10th Mexican Governor of New Mexico
- In office July 1835 – August 1837
- Preceded by: Francisco Sarracino
- Succeeded by: José María González (Cantón de Nuevo México)

Personal details
- Died: 8 August 1837 Santa Fe
- Profession: Soldier, politician

= Albino Pérez =

1830s Mexican politician

Albino Pérez (died 8 August 1837) was a Mexican soldier and politician who was appointed Governor of New Mexico by President Antonio López de Santa Anna's Centralist Republic.
He pursued unpopular policies, suffered a revolt in July 1837 and, in August 1837, was killed by rebel sympathizers.

==Career==

Albino Pérez was a native of Veracruz, Mexico.

Pérez was a distinguished army colonel from central Mexico. He was appointed Governor of New Mexico by President Antonio López de Santa Anna in 1835, under the new centralized form of government. He succeeded Francisco Sarracino as civilian governor and Captain Blas de Hinojos as military governor. Hinojos had been killed on 28 February 1835 in an ambush while on a slave raid into Navajo country.
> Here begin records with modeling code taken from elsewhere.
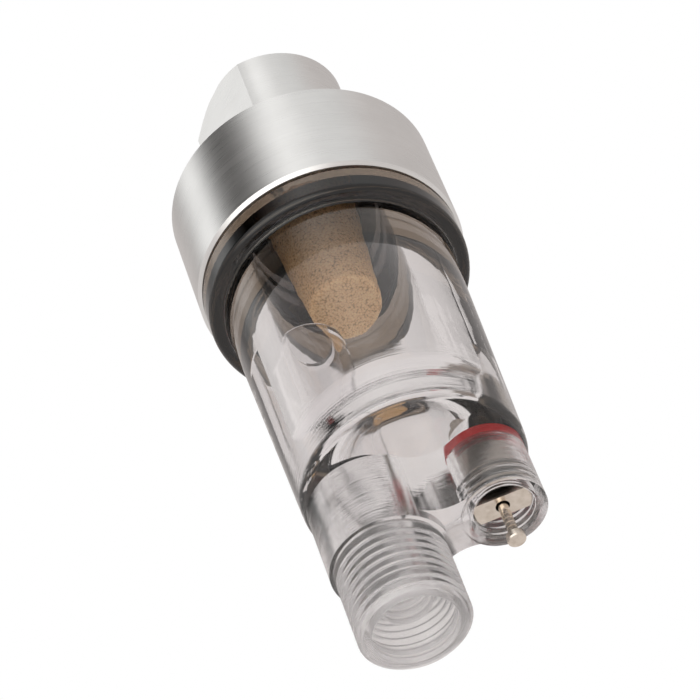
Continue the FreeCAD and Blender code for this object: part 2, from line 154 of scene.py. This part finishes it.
def height_band(tree, low, high, soft):
    """1 between two heights in metres and 0 outside, with soft ends."""
    height = position(tree)["Z"]
    rise = remap(tree, height, 0.0, 1.0, low - soft, low + soft)
    fall = remap(tree, height, 1.0, 0.0, high - soft, high + soft)
    return maths(tree, "MULTIPLY", rise, fall)


# ------------------------------------------------------------------- materials

CAP_WALL_RADIUS = 11.6 * MM
CAP_CEILING = -15.0 * MM
FLANGE_ROOT_RADIUS = 10.7 * MM
FLANGE_BAND = (-29.0 * MM, -24.0 * MM, 0.2 * MM)
THREAD_BAND = (-70.0 * MM, -61.3 * MM, 0.3 * MM)
BASE_BAND = (-61.3 * MM, -50.0 * MM, 3.0 * MM)
POLISHED, THREAD_HAZE, BASE_HAZE = 0.015, 0.16, 0.06
THREAD_MILK, BASE_MILK = 0.16, 0.03
DRAIN_AXIS_X = 5.8 * MM
PLUG_SHADE_RADIUS = 2.40 * MM
PLUG_END = -60.0 * MM
PLUG_SHADE_START = -59.7 * MM
PLUG_SHADE = 0.45
PLUG_TOP = -55.2 * MM
BRIDGE_TOP = -58.75 * MM


def inside_of(tree, axis_x, radius, ceiling):
    """1 nearer an upright axis than a radius and below a height, 0 elsewhere, in metres."""
    point = position(tree)
    across = maths(tree, "SUBTRACT", point["X"], axis_x)
    squares = (maths(tree, "POWER", side, 2.0) for side in (across, point["Y"]))
    near = maths(tree, "LESS_THAN", maths(tree, "ADD", *squares), radius ** 2)
    return maths(tree, "MULTIPLY", near, maths(tree, "LESS_THAN", point["Z"], ceiling))


def turned_aluminium(name, roughness):
    """Satin aluminium with fine turning lines round the axis, with painted shade inside the cap.
    """
    material, shader, tree = new_material(name)
    shader.inputs["Metallic"].default_value = 1.0
    shader.inputs["Anisotropic"].default_value = 0.5
    shader.inputs["Anisotropic Rotation"].default_value = 0.25
    tangent = tree.nodes.new("ShaderNodeTangent")
    tangent.direction_type = "RADIAL"
    tangent.axis = "Z"
    tree.links.new(tangent.outputs["Tangent"], shader.inputs["Tangent"])
    lines = noise(tree, place(tree, (120, 120, 9000)), 1.0, 3.0, 0.6)
    clouds = noise(tree, place(tree), 260.0, 4.0, 0.55)
    tone = ramp(tree, maths(tree, "MULTIPLY", lines, clouds),
                [(0.1, (0.80, 0.80, 0.79)), (0.45, (0.90, 0.90, 0.89))])
    # Painted shade: inside the cap wall and below its ceiling the aluminium is painted dark brown.
    shaded_hollow = inside_of(tree, 0.0, CAP_WALL_RADIUS, CAP_CEILING)
    tone = mixed(tree, shaded_hollow, tone, (0.060, 0.034, 0.018))
    tree.links.new(tone, shader.inputs["Base Color"])
    tree.links.new(remap(tree, lines, roughness - 0.05, roughness + 0.07),
                   shader.inputs["Roughness"])
    bump(tree, shader, lines, 0.10, 0.00003)
    return material


def clear_polycarbonate():
    """Clear moulded plastic: wavy, hazy low down and on the thread, with painted shade that tints
    the flange dark brown.
    """
    material, shader, tree = new_material("clear_polycarbonate")
    shader.inputs["IOR"].default_value = 1.58
    # Painted shade: the flange ring outside its root radius is tinted dark brown, for the shaded
    # hollow of the cap and the bronze seen through it.
    band = height_band(tree, *FLANGE_BAND)
    inner = inside_of(tree, 0.0, FLANGE_ROOT_RADIUS, 0.0)
    flange = maths(tree, "MULTIPLY", band, maths(tree, "SUBTRACT", 1.0, inner))
    tree.links.new(mixed(tree, flange, (0.985, 0.98, 0.985), (0.050, 0.030, 0.016)),
                   shader.inputs["Base Color"])
    thread = height_band(tree, *THREAD_BAND)
    base = height_band(tree, *BASE_BAND)
    haze = maths(tree, "ADD", maths(tree, "MULTIPLY", thread, THREAD_HAZE),
                 maths(tree, "MULTIPLY", base, BASE_HAZE))
    tree.links.new(maths(tree, "ADD", haze, POLISHED), shader.inputs["Roughness"])
    milk = maths(tree, "ADD", maths(tree, "MULTIPLY", thread, THREAD_MILK),
                 maths(tree, "MULTIPLY", base, BASE_MILK))
    tree.links.new(maths(tree, "SUBTRACT", 1.0, milk), shader.inputs["Transmission Weight"])
    waves = noise(tree, place(tree, (1, 1, 0.55)), 190.0, 3.0, 0.45)
    lines = noise(tree, place(tree, (60, 60, 6000)), 1.0, 2.0)
    height = maths(tree, "ADD", waves, maths(tree, "MULTIPLY", lines, base))
    bump(tree, shader, height, 0.12, 0.0004)
    return material


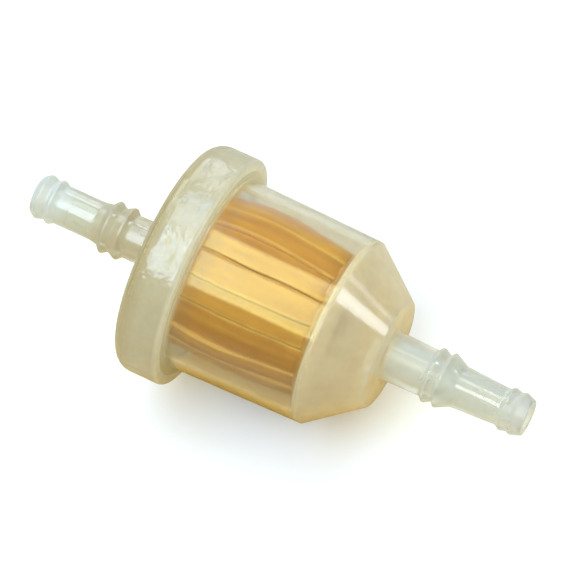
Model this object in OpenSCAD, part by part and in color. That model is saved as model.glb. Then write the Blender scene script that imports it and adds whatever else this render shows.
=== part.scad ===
// In-line fuel filter for a small engine: a moulded cap and bowl, spin-welded
// together round a pleated paper element, with a barbed hose nipple at each end.
//
// The flow axis is +X, from the inlet nipple to the outlet nipple. The origin is on
// that axis, half way between the two tips. Stations are distances along the axis,
// measured from the tip of the inlet nipple.

/* [Overall] */
// Length from nipple tip to nipple tip
total_l = 94; // [93:0.5:96]
// Diameter of the cap's rim
rim_d = 42.1; // [41:0.1:44]
// Bore of both nipples
port_d = 4.4; // [3:0.1:4.8]

/* [Inlet nipple] */
// Crest diameter of the two large barbs
inlet_barb_d = 9.5; // [9:0.1:10]
// Crest diameter of the two tip rings that take the smaller hose
inlet_ring_d = 8.1; // [8:0.1:8.6]
// Diameter of the tube between the rings and the barbs
inlet_tube_d = 7; // [6.6:0.1:7.4]
// Diameter of the neck between the barbs and the cap
inlet_neck_d = 8; // [7.6:0.1:8.4]

/* [Outlet nipple] */
// Crest diameter of the two large barbs
outlet_barb_d = 9.9; // [9.4:0.1:10.4]
// Crest diameter of the two tip rings that take the smaller hose
outlet_ring_d = 7.7; // [7.4:0.1:8.2]
// Diameter of the tube where it leaves the barbs
outlet_tube_d = 7.5; // [7.2:0.1:7.7]
// Diameter of the neck where it leaves the cone
outlet_neck_d = 8.8; // [8.2:0.1:9.2]

/* [Cap] */
// Station of the cap's outer face
cap_face = 25; // [24.5:0.1:25.5]
// Thickness of the cap's end wall
cap_wall = 2.4; // [2:0.1:2.6]
// Length of the rim along the axis
rim_l = 8.8; // [8:0.1:9.5]
// Radius of the round between the cap's face and its rim
rim_round = 3; // [2:0.1:4]
// Thickness of the skirt that wraps round the bowl's collar
skirt_t = 2; // [1.6:0.1:2.2]

/* [Bowl] */
// Body diameter beside the rim
body_d = 34.9; // [34:0.1:35.4]
// Body diameter at the start of the cone
body_end_d = 33.8; // [33:0.1:34.8]
// Station where the cone starts
cone_start = 58.6; // [58:0.1:59]
// Station of the flat face at the cone's small end
cone_end = 67.7; // [67:0.1:68.4]
// Diameter of that flat face
cone_end_d = 19.6; // [18:0.1:21]
// Wall thickness
bowl_wall = 1.5; // [1.2:0.1:1.7]

/* [Element] */
// Number of pleats
pleats = 18; // [14:1:20]
// Diameter over the outer folds
pleat_d = 26.4; // [25:0.1:26.8]
// Depth of each pleat
pleat_depth = 5.8; // [5:0.1:6.4]
// Thickness of the paper
paper_t = 0.5; // [0.4:0.05:0.6]
// Height of the stand-off ribs between the cap and the element
standoff = 1.3; // [1:0.1:1.6]
// Thickness of each bed of potting adhesive
potting_t = 1.3; // [1:0.1:1.6]

/* [Hidden] */
$fn = 96;

// Nipples: every barb has a sloping side towards the tip, a short land and a steep side
tip_wall = 1;
tip_chamfer = 0.6;
barb_land = 0.3;
inlet_barbs = [14.1, 16.9];
inlet_rings = [1.1, 3.4];
outlet_barbs = [76, 78.2];
outlet_rings = [90, 92];
neck_fillet = 0.5;
neck_draft = 0.08;
port_flare = 0.9;

// Cap
rim_r = rim_d / 2;
rim_end = cap_face + rim_l;
rim_edge = 0.45;
skirt_r = rim_r - skirt_t;
cap_inside = cap_face + cap_wall;
rib_w = 1.2;
rib_from = 4.5;
rib_to = 12.5;
ribs = 4;

// Tongue and groove of the spin weld, with the room that each needs beside it
weld_r = 17.1;
tongue_w = 1;
tongue_l = 0.8;
weld_gap = 0.1;

// Bowl
collar_r = skirt_r - weld_gap;
collar_end = rim_end - 0.25;
collar_edge = 0.3;
draft = (body_d - body_end_d) / 2 / (cone_start - rim_end);
cone_slope = (body_end_d - cone_end_d) / 2 / (cone_end - cone_start);
cone_wall_r = bowl_wall * sqrt(1 + pow(cone_slope, 2));
end_wall = 1.9;

// Inner wall of the bowl, as a radius at a station, and where the inner cone starts
function inner_body_r(s) = body_end_d / 2 - bowl_wall + draft * (cone_start - s);
function inner_cone_r(s) = body_end_d / 2 - cone_wall_r - cone_slope * (s - cone_start);
inner_corner = cone_start - (cone_wall_r - bowl_wall) / (cone_slope - draft);

// Element, stacked from the stand-off ribs to the corner where the cone starts
disc_t = 1;
disc_r = 13.9;
inlet_potting_r = 13.6;
end_ring_t = 0.8;
end_ring_gap = 0.1;
end_ring_hole_r = 5.8;
outlet_potting_r = 13.5;
paper_embed = 0.9;
disc_from = cap_inside + standoff;
inlet_potting_from = disc_from + disc_t;
paper_from = inlet_potting_from + potting_t - paper_embed;
end_ring_to = inner_corner + 0.1;
outlet_potting_to = end_ring_to - end_ring_t;
outlet_potting_from = outlet_potting_to - potting_t;
paper_to = outlet_potting_from + paper_embed;
end_ring_r = inner_body_r(inner_corner) - end_ring_gap;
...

Pérez rapidly became unpopular as a representative of the centralist government who was expected to enforce its Departmental Plan and taxation program. On 16 October 1835, he announced new regulations of trade along the Santa Fe–Chihuahua Trail. He linked increases in attacks by well-armed Comanche, Apache, Ute, and Navajo raiders to illegal trade in guns with these Indians, and the regulations stopped this trade as well as stopping beaver trapping without license. The law was unpopular.

It did not help that he had an autocratic manner and was not a native of the province. Pérez dissolved the municipal council of Santa Cruz de la Cañada in December 1836, and in July 1837 arrested the alcalde (mayor) of Santa Cruz, Juan José Esquibel. A mob quickly freed Esquibel, who formed a new council opposed to the central government.

Pérez managed, with difficulty, to assemble 200 volunteers to put down the rebellion in Santa Cruz, and marched north on 7 August 1837. He met a force of 1,500 or more armed rebels at La Mesilla (Black Mesa) near San Ildefonso Pueblo. Most of Pérez's force deserted him, and he began to retreat with a small group of supporters. They were caught on the outskirts of Santa Fe by some Indians from Santo Domingo Pueblo, who decapitated Pérez and killed some of his supporters, then proceeded to play football with his head. The rebels proclaimed José González of Taos, one of their leaders, as governor of New Mexico. The former governor Manuel Armijo gathered troops, and in January 1838 retook control and had González executed.

==Memorial==

The Daughters of the American Revolution originally erected the simple stone marker, engraved with the date of Pérez's assassination, near the corner of Hickox and Agua Fría streets in Santa Fe, in 1901.
But by 1970, the stone had become so worn that it was moved to the Palace of the Governors for safekeeping. For years, it has sat beneath one of the giant cottonwoods in the palace's courtyard.
In June 2007 a monument commemorating Pérez was deeded to the Palace of the Governors in Santa Fe.